Un biopic doit uniquement être l’occasion de dire adieu à un personnage historique pour lui adresser un salut fraternel ou le piller sans douleur, et ne doit en aucun cas servir à le béatifier ou entonner le refrain de son génie éternel. Saint-Laurent est l’un des rares biopics à offrir un grand film parce que Bonello a choisi une courte période de la vie du couturier, l’époque phare qui court entre l’invention du tailleur-pantalon pour femme vers 1967 et la collection inspirée par les couleurs et lumières du Maroc et de Matisse en 1976.
Le cinéaste de L’Apollonide poursuit son éloge du féminin avec l’histoire de cet homme qui s’inscrivit de ce côté du genre et de la mode.

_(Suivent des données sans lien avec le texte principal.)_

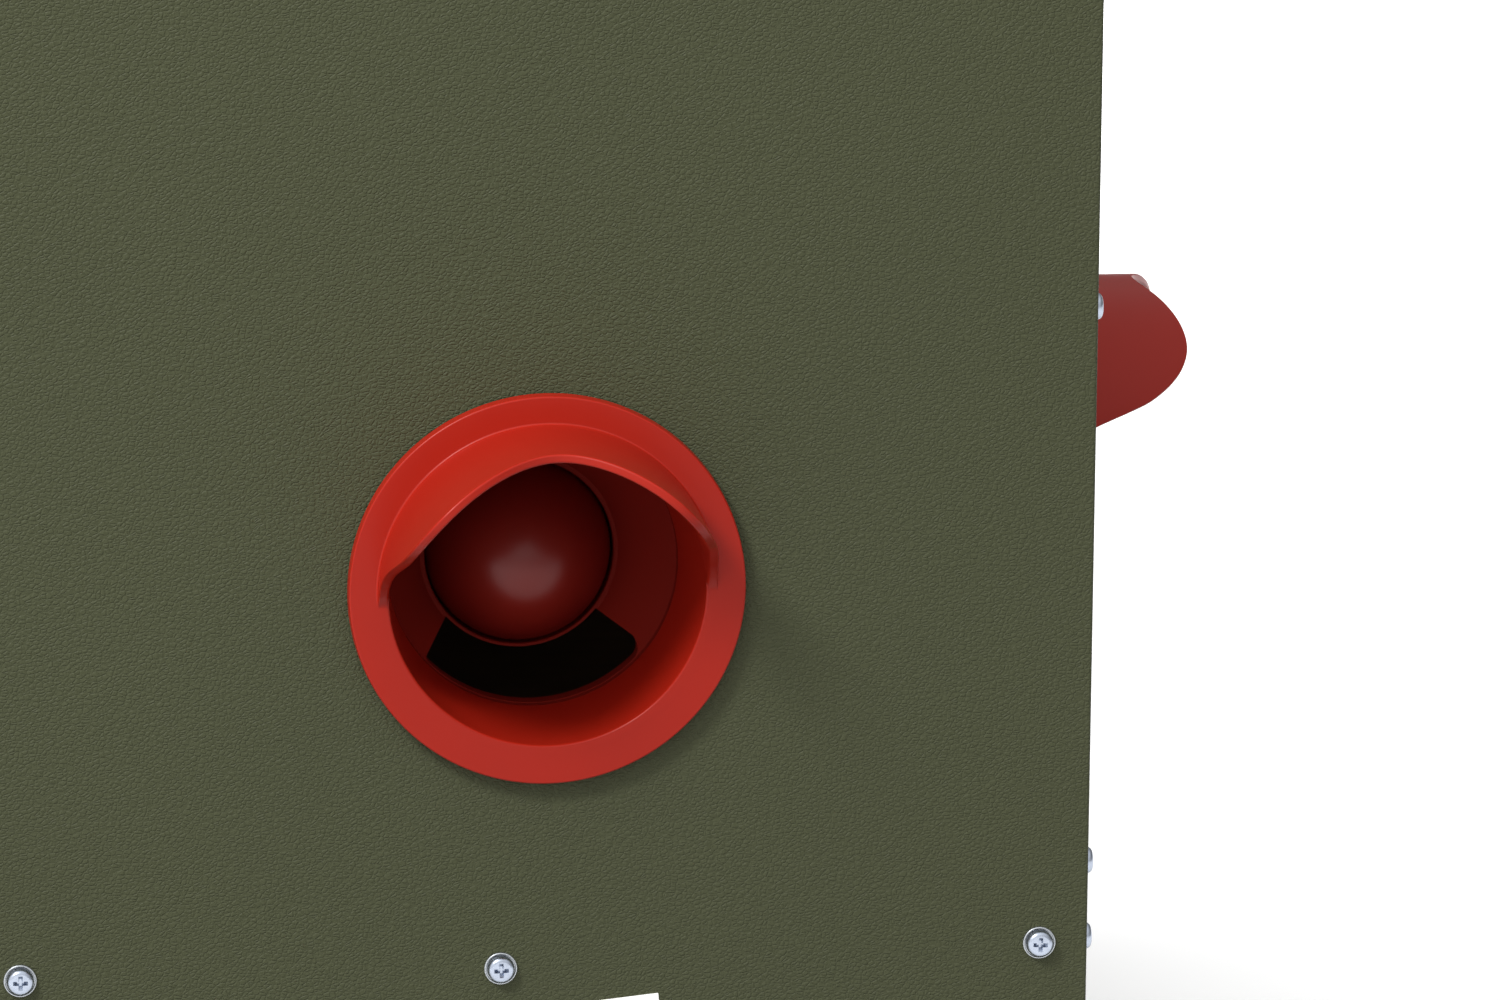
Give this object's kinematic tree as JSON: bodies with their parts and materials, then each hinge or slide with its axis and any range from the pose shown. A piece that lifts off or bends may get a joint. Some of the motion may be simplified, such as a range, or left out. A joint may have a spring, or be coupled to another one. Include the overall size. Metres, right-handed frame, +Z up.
{
  "type": "poultry feeder box",
  "caption": "Sheet box poultry feeder with hooded round feed ports on three sides, a sloping feed ramp inside, and a hinged lid held by a barrel bolt.",
  "frame": {"origin": "on the ground, under the centre of the overall box with hoods and hinges", "axes": "+Z up, -Y towards the front with its two ports, +X to the right as seen from the front"},
  "size_m": [0.714, 0.425, 0.5863],
  "materials": {
    "olive_sheet": "fine leather grain, satin",
    "post_plastic": "matt moulded",
    "ramp_board": "sealed board",
    "rubber": "matt",
    "red_hood": "satin moulded",
    "red_bowl": "satin moulded",
    "red_ring": "satin moulded",
    "white_label": "printed film, blank",
    "black_handle": "matt coated rod",
    "zinc_screw": "bright zinc",
    "zinc_plate": "bright zinc"
  },
  "bodies": {
    "box": {"front_panel": "olive_sheet", "back_panel": "olive_sheet", "left_panel": "olive_sheet", "right_panel": "olive_sheet", "floor_board": "olive_sheet", "post_front_left": "post_plastic", "post_front_right": "post_plastic", "post_back_left": "post_plastic", "post_back_right": "post_plastic", "top_rail_front": "post_plastic", "top_rail_back": "post_plastic", "side_rail_left": "post_plastic", "side_rail_right": "post_plastic", "feed_ramp": "ramp_board", "ramp_supports": "post_plastic", "feet": "rubber", "front_left_hood": "red_hood", "front_left_bowl": "red_bowl", "front_left_lock_ring": "red_ring", "front_left_gasket": "rubber", "front_right_hood": "red_hood", "front_right_bowl": "red_bowl", "front_right_lock_ring": "red_ring", "front_right_gasket": "rubber", "left_side_hood": "red_hood", "left_side_bowl": "red_bowl", "left_side_lock_ring": "red_ring", "left_side_gasket": "rubber", "right_side_hood": "red_hood", "right_side_bowl": "red_bowl", "right_side_lock_ring": "red_ring", "right_side_gasket": "rubber", "front_screws": "zinc_screw", "front_washers": "zinc_plate", "back_screws": "zinc_screw", "back_washers": "zinc_plate", "left_screws": "zinc_screw", "left_washers": "zinc_plate", "right_screws": "zinc_screw", "right_washers": "zinc_plate", "blank_label": "white_label", "hinge_blocks": "post_plastic", "body_leaf_left": "zinc_plate", "hinge_pin_left": "zinc_screw", "body_leaf_right": "zinc_plate", "hinge_pin_right": "zinc_screw", "hinge_screws_body": "zinc_screw", "bolt_guide": "zinc_plate", "bolt_screws": "zinc_screw"},
    "lid": {"lid": "olive_sheet", "lid_seal": "rubber", "lid_handle": "black_handle", "handle_screws": "zinc_screw", "lid_leaf_left": "zinc_plate", "lid_leaf_right": "zinc_plate", "hinge_screws_lid": "zinc_screw", "bolt_keeper": "zinc_plate", "keeper_screws": "zinc_screw"},
    "bolt": {"bolt_rod": "zinc_screw"}
  },
  "joints": [
    {"name": "lid_hinge", "type": "hinge", "parent": "box", "child": "lid", "pos_m": [0, 0.209, 0.5473], "axis": [-1, 0, 0], "range_deg": [0, 100]},
    {"name": "bolt_slide", "type": "slide", "parent": "box", "child": "bolt", "axis": [1, 0, 0], "range_m": [0, 0.016]}
  ]
}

Le jeune pied-noir d’Oran cultivait les morceaux de bois en forme d’Y et dessinait les costumes de son amoureuse maman. Le couturier vieux avant d’avoir été jeune allait révolutionner le vêtement féminin pour devenir l’un des acteurs majeurs de l’émancipation des femmes de 1945 à nos jours.

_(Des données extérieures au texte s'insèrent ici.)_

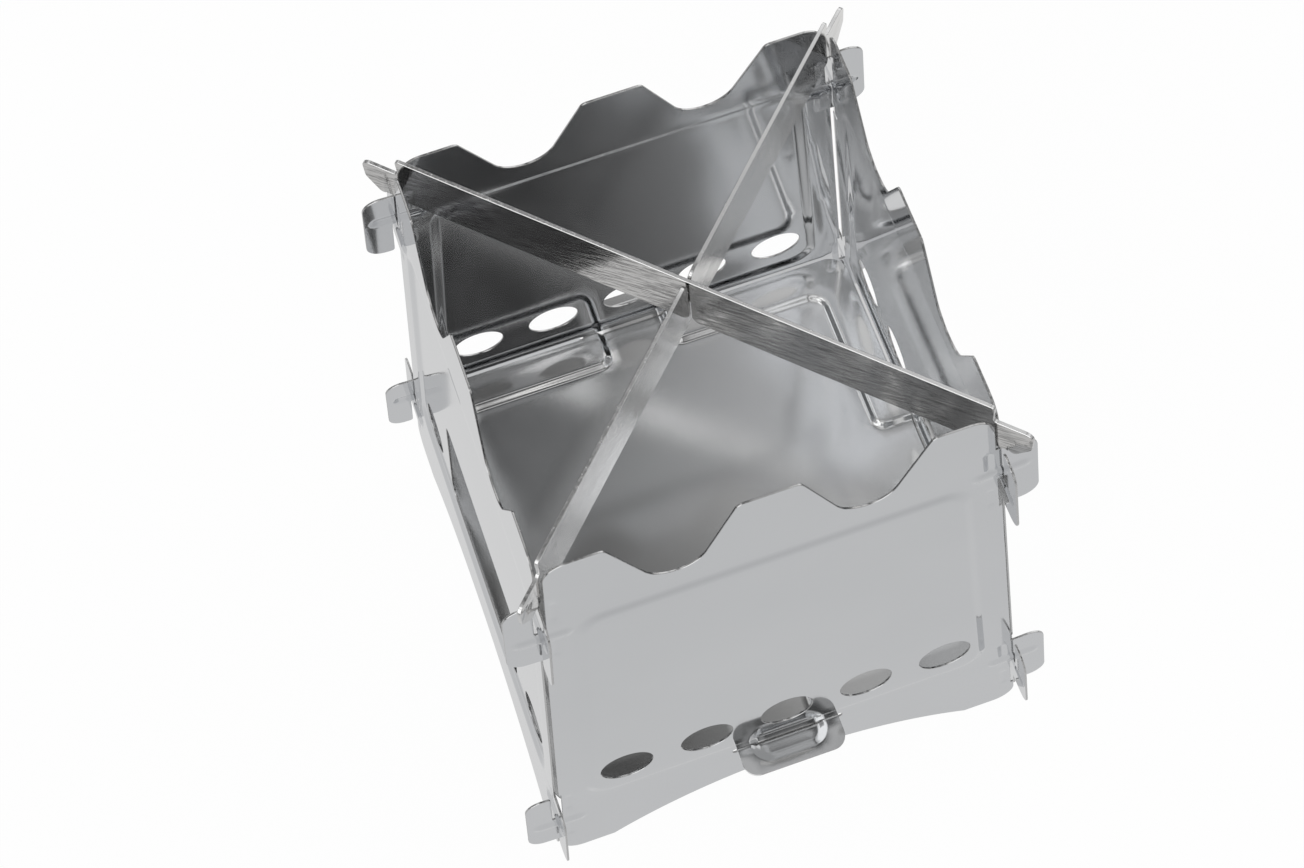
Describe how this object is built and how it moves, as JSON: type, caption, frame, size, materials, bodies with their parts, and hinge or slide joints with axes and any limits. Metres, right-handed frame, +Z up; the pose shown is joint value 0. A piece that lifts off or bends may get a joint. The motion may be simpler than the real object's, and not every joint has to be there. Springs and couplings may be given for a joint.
{
  "type": "twig stove",
  "caption": "Knock-down stainless twig stove with leaning hooked sheet walls, a stoking port, air holes, a pressed floor plate and crossed pot support bars.",
  "frame": {"origin": "on the ground under the middle of the stove", "axes": "+Z up, the front panel faces -Y, and the panel with the stoking port faces -X"},
  "size_m": [0.1274, 0.1274, 0.1498],
  "materials": {
    "wall_steel": "bright rolled stainless sheet, satin outside and mirror-like at a grazing angle",
    "floor_steel": "bright rolled stainless sheet with a soft satin haze",
    "bar_steel": "polished stainless strip with fine diagonal scratches"
  },
  "bodies": {
    "stove_body": {"front_panel": "wall_steel", "right_panel": "wall_steel", "back_panel": "wall_steel", "port_panel": "wall_steel", "floor_plate": "floor_steel"},
    "lower_bar": {"lower_support_bar": "bar_steel"},
    "upper_bar": {"upper_support_bar": "bar_steel"}
  },
  "joints": [
    {"name": "lower_bar_lift", "type": "slide", "parent": "stove_body", "child": "lower_bar", "axis": [0, 0, 1], "range_m": [0, 0.03]},
    {"name": "upper_bar_lift", "type": "slide", "parent": "lower_bar", "child": "upper_bar", "axis": [0, 0, 1], "range_m": [0, 0.03]}
  ]
}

Le geste méritait bien un film tendre et violent à la gloire de cet amateur de drogues pour supporter la pression et de sensations fortes qui s’entourait de beaux jeunes gens, mannequins (Betty Catroux interprétée par Aymeline Valade), de femmes de la grande bourgeoisie transportées par ses vêtements (Valeria Bruni-Tedeschi devenant femme sous ses yeux) dandys (Jacques de Bascher, son amant mort du sida, interprété par Louis Garrel dans l’un de ses rares rôles de composition) et de l’homme de sa vie Pierre Bergé (Jérémie Renier).

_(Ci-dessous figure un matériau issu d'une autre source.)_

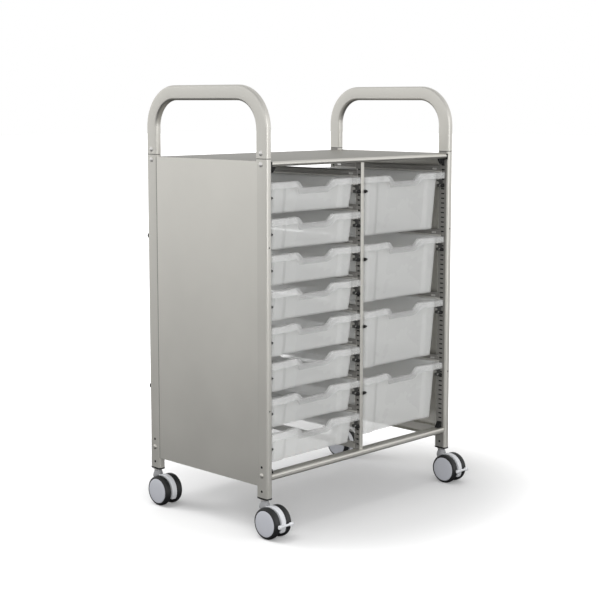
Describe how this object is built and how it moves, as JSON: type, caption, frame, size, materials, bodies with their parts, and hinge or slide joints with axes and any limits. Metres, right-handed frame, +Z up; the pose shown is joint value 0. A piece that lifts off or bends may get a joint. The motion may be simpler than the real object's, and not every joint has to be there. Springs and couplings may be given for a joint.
{
  "type": "storage tray trolley",
  "caption": "Wheeled classroom trolley: painted tube frame with end handles, top shelf and two columns of pull-out storage trays on runners.",
  "frame": {"origin": "on the floor, in the middle of the trolley's bounding box", "axes": "+Z up, +X across the two columns of trays, -Y the front, the way the trays pull out"},
  "size_m": [0.7186, 0.4848, 1.05],
  "materials": {
    "frame_paint": "satin",
    "panel_paint": "satin",
    "runner_steel": "satin",
    "tray_plastic": "frosted translucent",
    "castor_plastic": "satin",
    "tyre": "matt"
  },
  "bodies": {
    "frame": {"side_frame_left": "frame_paint", "side_frame_right": "frame_paint", "side_panel_left": "panel_paint", "side_panel_right": "panel_paint", "handle_left": "frame_paint", "handle_right": "frame_paint", "top_shelf": "panel_paint", "foot_rail_front": "frame_paint", "foot_rail_back": "frame_paint", "divider_frame": "frame_paint", "runner_a_1": "runner_steel", "runner_a_2": "runner_steel", "runner_a_3": "runner_steel", "runner_a_4": "runner_steel", "runner_a_5": "runner_steel", "runner_a_6": "runner_steel", "runner_a_7": "runner_steel", "runner_a_8": "runner_steel", "runner_b_1": "runner_steel", "runner_b_2": "runner_steel", "runner_b_3": "runner_steel", "runner_b_4": "runner_steel", "runner_b_5": "runner_steel", "runner_b_6": "runner_steel", "runner_b_7": "runner_steel", "runner_b_8": "runner_steel", "runner_c_1": "runner_steel", "runner_c_2": "runner_steel", "runner_c_3": "runner_steel", "runner_c_4": "runner_steel", "runner_d_1": "runner_steel", "runner_d_2": "runner_steel", "runner_d_3": "runner_steel", "runner_d_4": "runner_steel"},
    "shallow_tray_1": {"shallow_tray_1": "tray_plastic"},
    "shallow_tray_2": {"shallow_tray_2": "tray_plastic"},
    "shallow_tray_3": {"shallow_tray_3": "tray_plastic"},
    "shallow_tray_4": {"shallow_tray_4": "tray_plastic"},
    "shallow_tray_5": {"shallow_tray_5": "tray_plastic"},
    "shallow_tray_6": {"shallow_tray_6": "tray_plastic"},
    "shallow_tray_7": {"shallow_tray_7": "tray_plastic"},
    "shallow_tray_8": {"shallow_tray_8": "tray_plastic"},
    "deep_tray_1": {"deep_tray_1": "tray_plastic"},
    "deep_tray_2": {"deep_tray_2": "tray_plastic"},
    "deep_tray_3": {"deep_tray_3": "tray_plastic"},
    "deep_tray_4": {"deep_tray_4": "tray_plastic"},
    "castor_fl": {"castor_housing_fl": "castor_plastic"},
    "wheel_fl_left": {"wheel_fl_left": "tyre"},
    "wheel_fl_right": {"wheel_fl_right": "tyre"},
    "brake_pedal_fl": {"brake_pedal_fl": "castor_plastic"},
    "castor_fr": {"castor_housing_fr": "castor_plastic"},
    "wheel_fr_left": {"wheel_fr_left": "tyre"},
    "wheel_fr_right": {"wheel_fr_right": "tyre"},
    "brake_pedal_fr": {"brake_pedal_fr": "castor_plastic"},
    "castor_bl": {"castor_housing_bl": "castor_plastic"},
    "wheel_bl_left": {"wheel_bl_left": "tyre"},
    "wheel_bl_right": {"wheel_bl_right": "tyre"},
    "castor_br": {"castor_housing_br": "castor_plastic"},
    "wheel_br_left": {"wheel_br_left": "tyre"},
    "wheel_br_right": {"wheel_br_right": "tyre"}
  },
  "joints": [
    {"name": "slide_shallow_1", "type": "slide", "parent": "frame", "child": "shallow_tray_1", "axis": [0, -1, 0], "range_m": [0, 0.38]},
    {"name": "slide_shallow_2", "type": "slide", "parent": "frame", "child": "shallow_tray_2", "axis": [0, -1, 0], "range_m": [0, 0.38]},
    {"name": "slide_shallow_3", "type": "slide", "parent": "frame", "child": "shallow_tray_3", "axis": [0, -1, 0], "range_m": [0, 0.38]},
    {"name": "slide_shallow_4", "type": "slide", "parent": "frame", "child": "shallow_tray_4", "axis": [0, -1, 0], "range_m": [0, 0.38]},
    {"name": "slide_shallow_5", "type": "slide", "parent": "frame", "child": "shallow_tray_5", "axis": [0, -1, 0], "range_m": [0, 0.38]},
    {"name": "slide_shallow_6", "type": "slide", "parent": "frame", "child": "shallow_tray_6", "axis": [0, -1, 0], "range_m": [0, 0.38]},
    {"name": "slide_shallow_7", "type": "slide", "parent": "frame", "child": "shallow_tray_7", "axis": [0, -1, 0], "range_m": [0, 0.38]},
    {"name": "slide_shallow_8", "type": "slide", "parent": "frame", "child": "shallow_tray_8", "axis": [0, -1, 0], "range_m": [0, 0.38]},
    {"name": "slide_deep_1", "type": "slide", "parent": "frame", "child": "deep_tray_1", "axis": [0, -1, 0], "range_m": [0, 0.38]},
    {"name": "slide_deep_2", "type": "slide", "parent": "frame", "child": "deep_tray_2", "axis": [0, -1, 0], "range_m": [0, 0.38]},
    {"name": "slide_deep_3", "type": "slide", "parent": "frame", "child": "deep_tray_3", "axis": [0, -1, 0], "range_m": [0, 0.38]},
    {"name": "slide_deep_4", "type": "slide", "parent": "frame", "child": "deep_tray_4", "axis": [0, -1, 0], "range_m": [0, 0.38]},
    {"name": "swivel_fl", "type": "hinge", "parent": "frame", "child": "castor_fl", "pos_m": [-0.33185, -0.16945, 0.087], "axis": [0, 0, 1], "continuous": true},
    {"name": "roll_fl_left", "type": "hinge", "parent": "castor_fl", "child": "wheel_fl_left", "pos_m": [-0.33185, -0.19645, 0.0375], "axis": [1, 0, 0], "continuous": true},
    {"name": "roll_fl_right", "type": "hinge", "parent": "castor_fl", "child": "wheel_fl_right", "pos_m": [-0.33185, -0.19645, 0.0375], "axis": [1, 0, 0], "continuous": true},
    {"name": "brake_fl", "type": "hinge", "parent": "castor_fl", "child": "brake_pedal_fl", "pos_m": [-0.33185, -0.22645, 0.0375], "axis": [1, 0, 0], "range_deg": [0, 15]},
    {"name": "swivel_fr", "type": "hinge", "parent": "frame", "child": "castor_fr", "pos_m": [0.33185, -0.16945, 0.087], "axis": [0, 0, 1], "continuous": true},
    {"name": "roll_fr_left", "type": "hinge", "parent": "castor_fr", "child": "wheel_fr_left", "pos_m": [0.33185, -0.19645, 0.0375], "axis": [1, 0, 0], "continuous": true},
    {"name": "roll_fr_right", "type": "hinge", "parent": "castor_fr", "child": "wheel_fr_right", "pos_m": [0.33185, -0.19645, 0.0375], "axis": [1, 0, 0], "continuous": true},
    {"name": "brake_fr", "type": "hinge", "parent": "castor_fr", "child": "brake_pedal_fr", "pos_m": [0.33185, -0.22645, 0.0375], "axis": [1, 0, 0], "range_deg": [0, 15]},
    {"name": "swivel_bl", "type": "hinge", "parent": "frame", "child": "castor_bl", "pos_m": [-0.33185, 0.21775, 0.087], "axis": [0, 0, 1], "continuous": true},
    {"name": "roll_bl_left", "type": "hinge", "parent": "castor_bl", "child": "wheel_bl_left", "pos_m": [-0.33185, 0.19075, 0.0375], "axis": [1, 0, 0], "continuous": true},
    {"name": "roll_bl_right", "type": "hinge", "parent": "castor_bl", "child": "wheel_bl_right", "pos_m": [-0.33185, 0.19075, 0.0375], "axis": [1, 0, 0], "continuous": true},
    {"name": "swivel_br", "type": "hinge", "parent": "frame", "child": "castor_br", "pos_m": [0.33185, 0.21775, 0.087], "axis": [0, 0, 1], "continuous": true},
    {"name": "roll_br_left", "type": "hinge", "parent": "castor_br", "child": "wheel_br_left", "pos_m": [0.33185, 0.19075, 0.0375], "axis": [1, 0, 0], "continuous": true},
    {"name": "roll_br_right", "type": "hinge", "parent": "castor_br", "child": "wheel_br_right", "pos_m": [0.33185, 0.19075, 0.0375], "axis": [1, 0, 0], "continuous": true}
  ]
}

Bonello filme le défilé Matisse en split-screen pour rappeler l’amour du cinéaste pour Mondrian qui lui inspira une collection. Il floute le visage du couturier lorsque celui-ci retire ses célèbres lunettes, et cadre des orgies d’étoffes, de bouches, de fesses, de seins, de pubis dans un hommage à Helmut Newton rendant hommage à YSL et de pénis. Le martyr, c’est bien entendu le témoin qui doit payer pour avoir vu ce qui est inaccessible à la plupart des êtres. De cet homme devenu voyant, Bonello capte la malédiction de l’artiste se plaignant à la fin de sa vie sous les traits du pauvre Helmut Berger qui sait de quoi il parle que “ce n’est plus YSL, mais “Yves est seul”. Mais c’est sur le cabotin rusé et amusé qu’on le croit mort que se clôt le portrait, signe que la bouche est peut-être la seule à l’emporter sur la mort.